All of these metrics measure the performance of the team in its current environment (process, organizational structure, equipment, etc.) but reflect things that individual engineers understand and deal with daily. In fact, engineers are likely to have lots of suggestions for how to improve these metrics and are generally motivated to do so because the metrics reflect the quality of the environment around the engineers. For example, efficiency may be low because the configuration management system creates a bottleneck and stalls the engineers. They can recognize that situation and offer suggestions for how the problem could be resolved, and those resolutions would have a positive effect on efficiency. In addition to improving efficiency, that change also has a direct and positive effect on the engineer's environment.

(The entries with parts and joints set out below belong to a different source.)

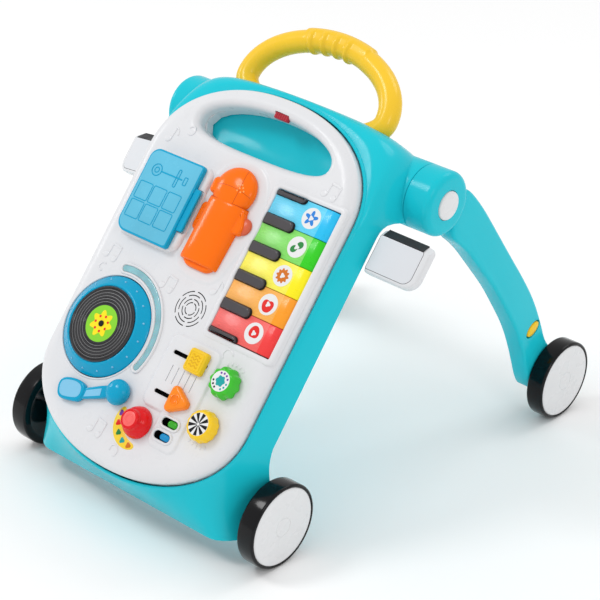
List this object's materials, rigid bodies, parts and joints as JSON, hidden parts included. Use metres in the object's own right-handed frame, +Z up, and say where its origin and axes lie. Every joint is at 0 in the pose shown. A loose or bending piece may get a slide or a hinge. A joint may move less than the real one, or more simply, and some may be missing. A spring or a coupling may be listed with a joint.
{
  "type": "baby walker",
  "caption": "Push-along walker on wheels with folding rear legs, an arched handle and a lift-off music board with piano keys, turntable, knobs, sliders and doors.",
  "frame": {"origin": "on the floor, under the middle of the overall box", "axes": "+Z up; the music board faces -Y; the handle and the rear wheels are on the +Y side; +X is the right of someone who faces the board"},
  "size_m": [0.4428, 0.6029, 0.47],
  "materials": {
    "teal_plastic": "gloss",
    "yellow_handle": "gloss",
    "yellow_controls": "gloss",
    "white_plastic": "gloss",
    "black_tyre": "gloss",
    "blue_plastic": "gloss",
    "orange_plastic": "gloss",
    "red_plastic": "gloss",
    "green_plastic": "gloss",
    "dark_red_plastic": "gloss",
    "lilac_plate": "gloss",
    "rubber_strip": "satin",
    "key_sky": "gloss",
    "key_leaf": "gloss",
    "key_sun": "gloss",
    "key_amber": "gloss",
    "key_coral": "gloss",
    "dark_gloss": "gloss",
    "aqua_clear": "gloss",
    "steel": "brushed",
    "cell_wrap": "satin",
    "circuit": "satin",
    "speaker_black": "satin"
  },
  "bodies": {
    "frame": {"front_shell": "teal_plastic", "rear_shell": "teal_plastic", "handle": "yellow_handle", "front_axle": "steel"},
    "leg_left": {"leg_left": "teal_plastic", "leg_cover_left": "teal_plastic", "hinge_pin_left": "steel", "rear_axle_left": "steel"},
    "lock_button_left": {"lock_button_left": "white_plastic"},
    "roll_selector_left": {"roll_selector_left": "yellow_controls"},
    "wheel_front_left": {"tyre_front_left": "black_tyre", "hub_front_left": "white_plastic"},
    "wheel_rear_left": {"tyre_rear_left": "black_tyre", "hub_rear_left": "white_plastic"},
    "flap_left": {"side_flap_left": "white_plastic", "flap_face_left": "lilac_plate", "flap_pad_left": "rubber_strip"},
    "leg_right": {"leg_right": "teal_plastic", "leg_cover_right": "teal_plastic", "hinge_pin_right": "steel", "rear_axle_right": "steel"},
    "lock_button_right": {"lock_button_right": "white_plastic"},
    "roll_selector_right": {"roll_selector_right": "yellow_controls"},
    "wheel_front_right": {"tyre_front_right": "black_tyre", "hub_front_right": "white_plastic"},
    "wheel_rear_right": {"tyre_rear_right": "black_tyre", "hub_rear_right": "white_plastic"},
    "flap_right": {"side_flap_right": "white_plastic", "flap_face_right": "lilac_plate", "flap_pad_right": "rubber_strip"},
    "music_board": {"board_top": "white_plastic", "board_back": "white_plastic", "battery_door": "white_plastic", "battery_screw": "steel", "battery_cell_1": "cell_wrap", "battery_cell_2": "cell_wrap", "battery_cell_3": "cell_wrap", "circuit_board": "circuit", "speaker": "speaker_black", "light_strip": "aqua_clear", "dark_keys": "dark_gloss"},
    "release_latch": {"release_latch": "dark_red_plastic"},
    "blue_door": {"blue_door": "blue_plastic"},
    "microphone_door": {"microphone_door": "orange_plastic"},
    "piano_key_1": {"piano_key_1": "key_sky"},
    "piano_key_2": {"piano_key_2": "key_leaf"},
    "piano_key_3": {"piano_key_3": "key_sun"},
    "piano_key_4": {"piano_key_4": "key_amber"},
    "piano_key_5": {"piano_key_5": "key_coral"},
    "turntable": {"platter": "blue_plastic", "record": "dark_gloss"},
    "tone_arm": {"tone_arm": "blue_plastic"},
    "mode_knob": {"mode_knob": "red_plastic"},
    "green_knob": {"green_knob": "green_plastic"},
    "yellow_knob": {"yellow_knob": "yellow_controls"},
    "square_slider": {"square_slider": "yellow_controls"},
    "triangle_slider": {"triangle_slider": "orange_plastic"},
    "green_switch": {"green_switch": "green_plastic"},
    "blue_switch": {"blue_switch": "blue_plastic"}
  },
  "joints": [
    {"name": "leg_fold_left", "type": "hinge", "parent": "frame", "child": "leg_left", "pos_m": [-0.175, 0.0149, 0.3434], "axis": [1, 0, 0], "range_deg": [-60, 0]},
    {"name": "lock_button_press_left", "type": "slide", "parent": "leg_left", "child": "lock_button_left", "axis": [1, 0, 0], "range_m": [0, 0.003], "stiffness_N_per_m": 300},
    {"name": "roll_selector_slide_left", "type": "slide", "parent": "leg_left", "child": "roll_selector_left", "axis": [0, 0.866, 0.5], "range_m": [-0.002, 0.002]},
    {"name": "wheel_front_spin_left", "type": "hinge", "parent": "frame", "child": "wheel_front_left", "pos_m": [-0.1729, -0.2163, 0.048], "axis": [1, 0, 0], "continuous": true},
    {"name": "wheel_rear_spin_left", "type": "hinge", "parent": "leg_left", "child": "wheel_rear_left", "pos_m": [-0.198, 0.2541, 0.048], "axis": [1, 0, 0], "continuous": true},
    {"name": "flap_fold_left", "type": "hinge", "parent": "frame", "child": "flap_left", "pos_m": [-0.1615, -0.06621, 0.30759], "axis": [0, -0.6165, -0.7874], "range_deg": [-25, 30]},
    {"name": "leg_fold_right", "type": "hinge", "parent": "frame", "child": "leg_right", "pos_m": [0.175, 0.0149, 0.3434], "axis": [1, 0, 0], "range_deg": [-60, 0]},
    {"name": "lock_button_press_right", "type": "slide", "parent": "leg_right", "child": "lock_button_right", "axis": [-1, 0, 0], "range_m": [0, 0.003], "stiffness_N_per_m": 300},
    {"name": "roll_selector_slide_right", "type": "slide", "parent": "leg_right", "child": "roll_selector_right", "axis": [0, 0.866, 0.5], "range_m": [-0.002, 0.002]},
    {"name": "wheel_front_spin_right", "type": "hinge", "parent": "frame", "child": "wheel_front_right", "pos_m": [0.1729, -0.2163, 0.048], "axis": [1, 0, 0], "continuous": true},
    {"name": "wheel_rear_spin_right", "type": "hinge", "parent": "leg_right", "child": "wheel_rear_right", "pos_m": [0.198, 0.2541, 0.048], "axis": [1, 0, 0], "continuous": true},
    {"name": "flap_fold_right", "type": "hinge", "parent": "frame", "child": "flap_right", "pos_m": [0.1615, -0.06621, 0.30759], "axis": [0, 0.6165, 0.7874], "range_deg": [-5, 50]},
    {"name": "board_lift_off", "type": "slide", "parent": "frame", "child": "music_board", "axis": [0, -0.7874, 0.6165], "range_m": [0, 0.12]},
    {"name": "latch_slide", "type": "slide", "parent": "music_board", "child": "release_latch", "axis": [0, 0.6165, 0.7874], "range_m": [0, 0.0025], "stiffness_N_per_m": 300, "springref_m": -0.002},
    {"name": "blue_door_hinge", "type": "hinge", "parent": "music_board", "child": "blue_door", "pos_m": [-0.119, -0.13713, 0.3085], "axis": [0, -0.6165, -0.7874], "range_deg": [0, 120]},
    {"name": "microphone_door_hinge", "type": "hinge", "parent": "music_board", "child": "microphone_door", "pos_m": [-0.023, -0.138, 0.29457], "axis": [0, -0.6165, -0.7874], "range_deg": [0, 75]},
    {"name": "piano_key_press_1", "type": "hinge", "parent": "music_board", "child": "piano_key_1", "pos_m": [0.0445, -0.0993, 0.33248], "axis": [0, 0.6165, 0.7874], "range_deg": [0, 1.3], "stiffness_Nm_per_rad": 0.5, "springref_deg": -1.72},
    {"name": "piano_key_press_2", "type": "hinge", "parent": "music_board", "child": "piano_key_2", "pos_m": [0.0445, -0.11965, 0.3065], "axis": [0, 0.6165, 0.7874], "range_deg": [0, 1.3], "stiffness_Nm_per_rad": 0.5, "springref_deg": -1.72},
    {"name": "piano_key_press_3", "type": "hinge", "parent": "music_board", "child": "piano_key_3", "pos_m": [0.0445, -0.13999, 0.28051], "axis": [0, 0.6165, 0.7874], "range_deg": [0, 1.3], "stiffness_Nm_per_rad": 0.5, "springref_deg": -1.72},
    {"name": "piano_key_press_4", "type": "hinge", "parent": "music_board", "child": "piano_key_4", "pos_m": [0.0445, -0.16033, 0.25453], "axis": [0, 0.6165, 0.7874], "range_deg": [0, 1.3], "stiffness_Nm_per_rad": 0.5, "springref_deg": -1.72},
    {"name": "piano_key_press_5", "type": "hinge", "parent": "music_board", "child": "piano_key_5", "pos_m": [0.0445, -0.18068, 0.22855], "axis": [0, 0.6165, 0.7874], "range_deg": [0, 1.3], "stiffness_Nm_per_rad": 0.5, "springref_deg": -1.72},
    {"name": "turntable_spin", "type": "hinge", "parent": "music_board", "child": "turntable", "pos_m": [-0.0744, -0.22183, 0.18507], "axis": [0, -0.7874, 0.6165], "continuous": true},
    {"name": "tone_arm_swing", "type": "hinge", "parent": "music_board", "child": "tone_arm", "pos_m": [-0.0155, -0.25703, 0.14011], "axis": [0, -0.7874, 0.6165], "range_deg": [-7, 18]},
    {"name": "mode_knob_turn", "type": "hinge", "parent": "music_board", "child": "mode_knob", "pos_m": [0.023, -0.26844, 0.12555], "axis": [0, -0.7874, 0.6165], "range_deg": [-40, 40]},
    {"name": "green_knob_spin", "type": "hinge", "parent": "music_board", "child": "green_knob", "pos_m": [0.1032, -0.22109, 0.18602], "axis": [0, -0.7874, 0.6165], "continuous": true},
    {"name": "yellow_knob_spin", "type": "hinge", "parent": "music_board", "child": "yellow_knob", "pos_m": [0.1026, -0.25142, 0.14728], "axis": [0, -0.7874, 0.6165], "continuous": true},
    {"name": "square_slider_slide", "type": "slide", "parent": "music_board", "child": "square_slider", "axis": [1, 0, 0], "range_m": [-0.03, 0.008]},
    {"name": "triangle_slider_slide", "type": "slide", "parent": "music_board", "child": "triangle_slider", "axis": [1, 0, 0], "range_m": [-0.028, 0.009]},
    {"name": "green_switch_slide", "type": "slide", "parent": "music_board", "child": "green_switch", "axis": [1, 0, 0], "range_m": [-0.007, 0]},
    {"name": "blue_switch_slide", "type": "slide", "parent": "music_board", "child": "blue_switch", "axis": [1, 0, 0], "range_m": [-0.007, 0]}
  ]
}
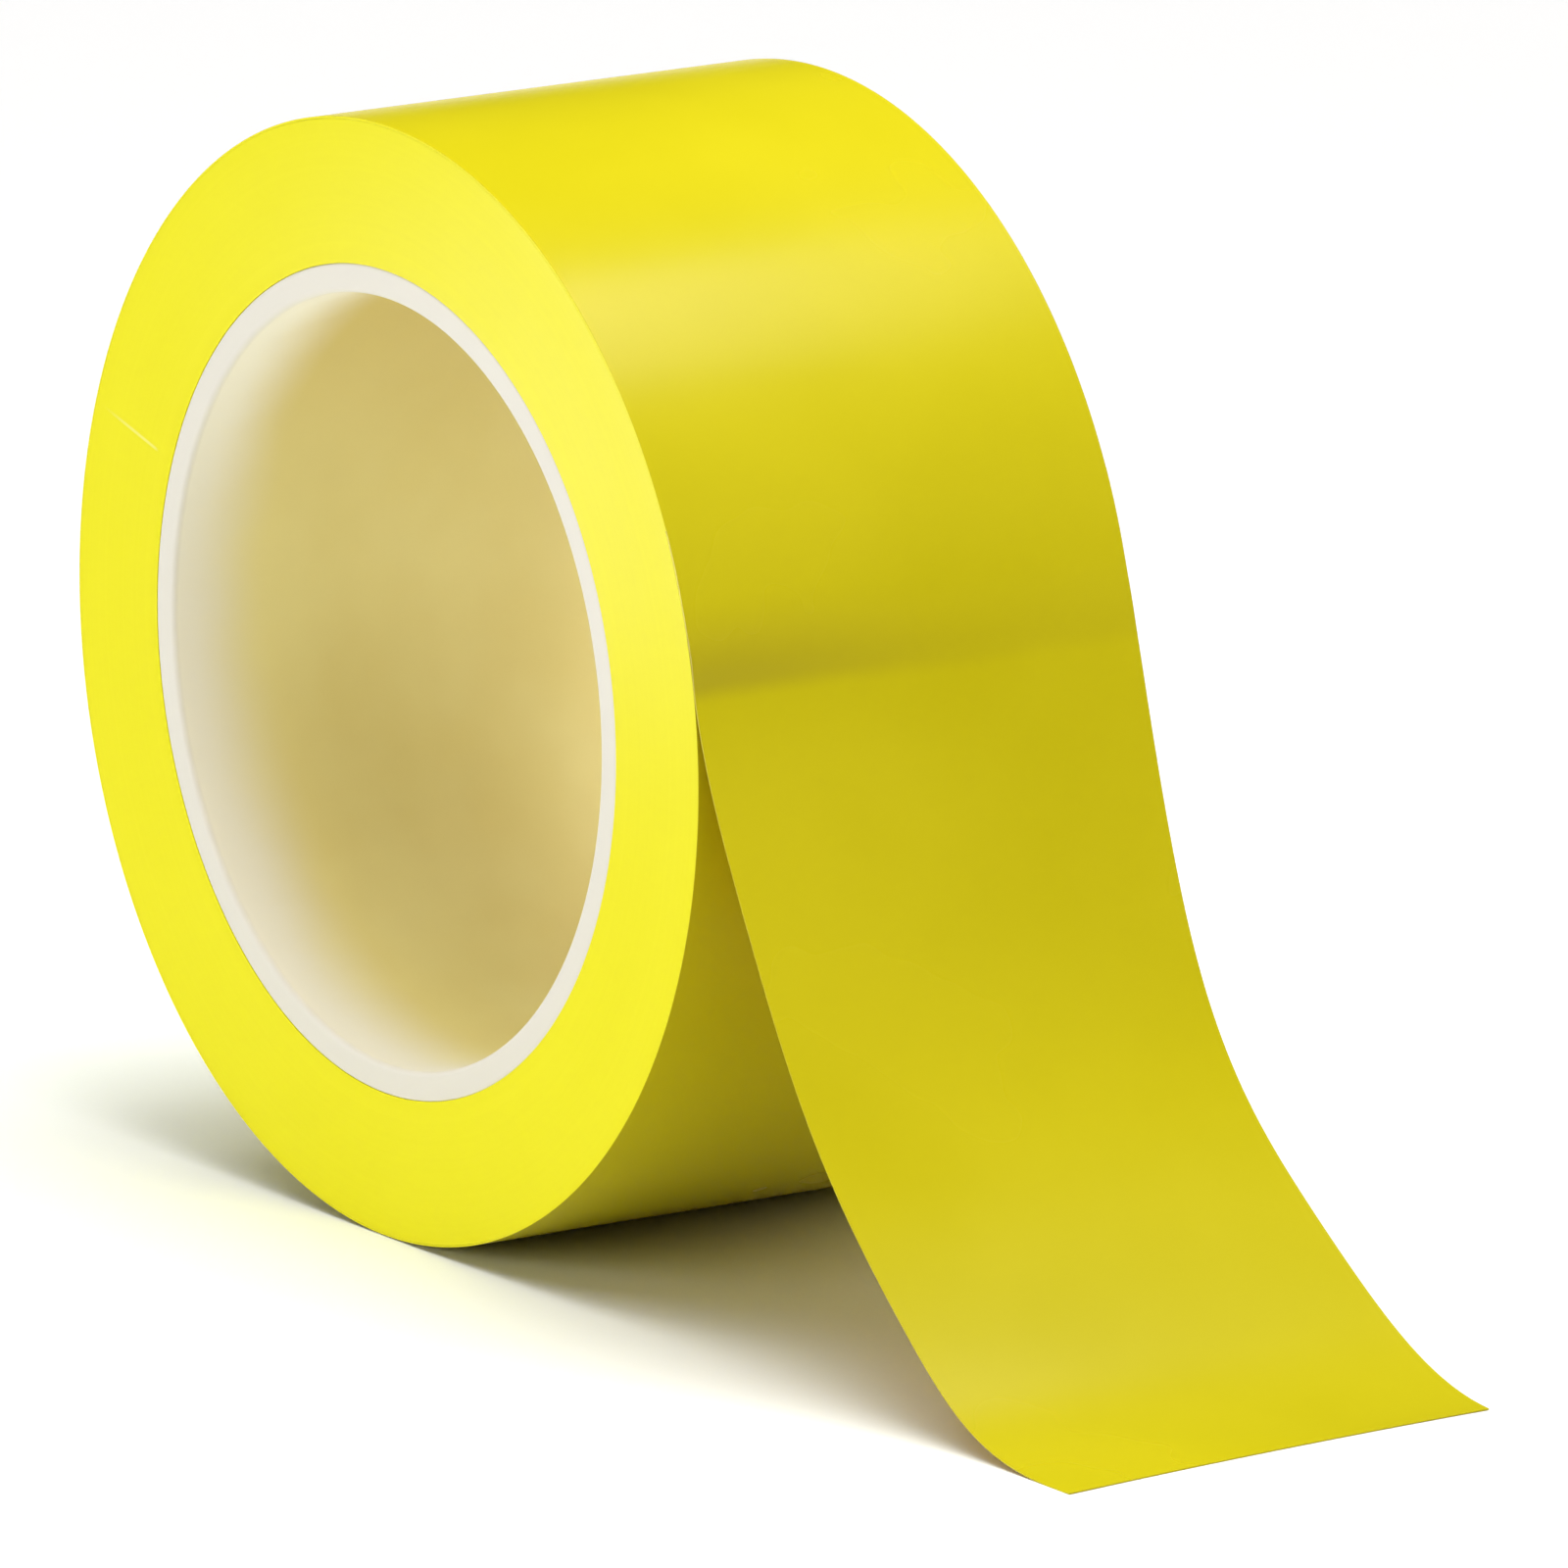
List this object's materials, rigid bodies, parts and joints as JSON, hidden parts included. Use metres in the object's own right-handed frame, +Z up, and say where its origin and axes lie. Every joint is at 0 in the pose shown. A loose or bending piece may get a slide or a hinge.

We must note one important thing. Throughput is a better team metric in the short term than in the long term because there is a chance that throughput will decline as the project progresses. It may be that a number of highly valuable features that are relatively easy to develop[9] will be selected early in the project. This will lead to high early throughput. As the project progresses, stories may have lower value-to-ideal-effort ratios, which will result in lower throughput, but that change does not reflect poorly on the team. In effect, as throughput declines, it may very well indicate that the project has reached a point of diminishing returns. It can be a sign that the project should be terminated. Even though it may decline over time, the purpose of tracking throughput is to strengthen the connection between the team and customers. On any given day, the team can weigh decisions against the impact they will have on short-term throughput without worrying about its long-term decline.

[9] These are known as "low-hanging fruit." Apples that are easy to pick require less effort but are as valuable as the apples at the top of the tree.